O diretor jurídico do sindicato, Rodrigo Brandemburg, afirmou que a categoria decidiu levar o caso à Justiça do Trabalho, que deverá analisar o dissídio nos próximos dias. Informou ainda que, na próxima semana, os trabalhadores realizarão uma nova assembleia e que a possibilidade de greve não está descartada.
“A categoria não quer a greve e estamos totalmente abertos ao diálogo com a empresa. Vamos aguardar os próximos acontecimentos para decidirmos quais medidas tomaremos”, afirmou.
Sobre a questão das horas extras, apontadas pelo TCU, Brandemburg afirmou que elas não possuem relação com a carga horária dos guardas portuários. “Essa hora extra é causada pela redução de efetivo. Até hoje os aprovados no último concurso público não foram convocados”, alegou.
Codesa
Por meio de nota, a Codesa afirmou que “a sociedade brasileira não tem mais tolerância com ações e práticas que se apoderam do discurso do interesse público para legitimar interesses privados. Quando isso ocorre é a sociedade que acaba pagando”, destacou a empresa.
A Codesa afirmou ainda que a medida adotada pela companhia causou resistência e culminou com a decisão da guarda portuária, em assembleia geral da categoria, de não assinar o Acordo de Trabalho, que estava em fase de conclusão, e optar pelo dissídio.
Ainda segundo a Codesa, a diretoria ofereceu quase 7% de reajuste salarial aos trabalhadores, retroativos a janeiro deste ano; reajustes do auxílio-alimentação; auxílio-educação; auxílio-babá; auxílio-creche; auxílio funeral.

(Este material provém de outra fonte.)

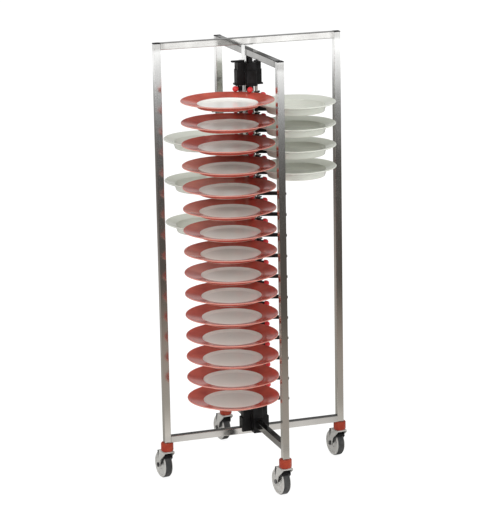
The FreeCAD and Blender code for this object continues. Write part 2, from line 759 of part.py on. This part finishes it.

Além disso, ofertou-se plano de saúde, seguro de vida, manutenção do auxílio-cultura, adicional por tempo de serviço, empréstimo sem cobrança de juros e remuneração de horas extras, horas noturnas e adicional de férias em patamares substancialmente superiores aos previstos em lei, dentre outros benefícios.
A empresa destaca que uma proposta idêntica foi oferecida e aceita pelos demais trabalhadores da companhia, que não são guardas portuários, numa negociação respeitosa com o Suport-ES. “Mas a diretoria do SindiGuapor-ES, diferentemente, optou pelo dissídio, pleiteando a manutenção da escala de trabalho que foi proibida pelo TCU, e gerava prejuízos na ordem de R$ 3 milhões / ano para os cofres públicos”, ressaltou a Codesa.
A empresa também destacou que, a partir da vigência da escala de 180 horas por mês, a mesma subsidiará transporte por aplicativo para os profissionais que assumirem ou deixarem a escala na troca de turno, no horário da madrugada. Também definiu que fica mantida a cobertura do plano de saúde para os guardas portuários e seus dependentes, sem prejuízos à saúde desses trabalhadores e seus familiares.
A diretoria da Codesa, no entanto, destaca que “não transige com atos ilegais e não colocará a sociedade como refém do interesse corporativo de uma categoria e seu sindicato representativo”.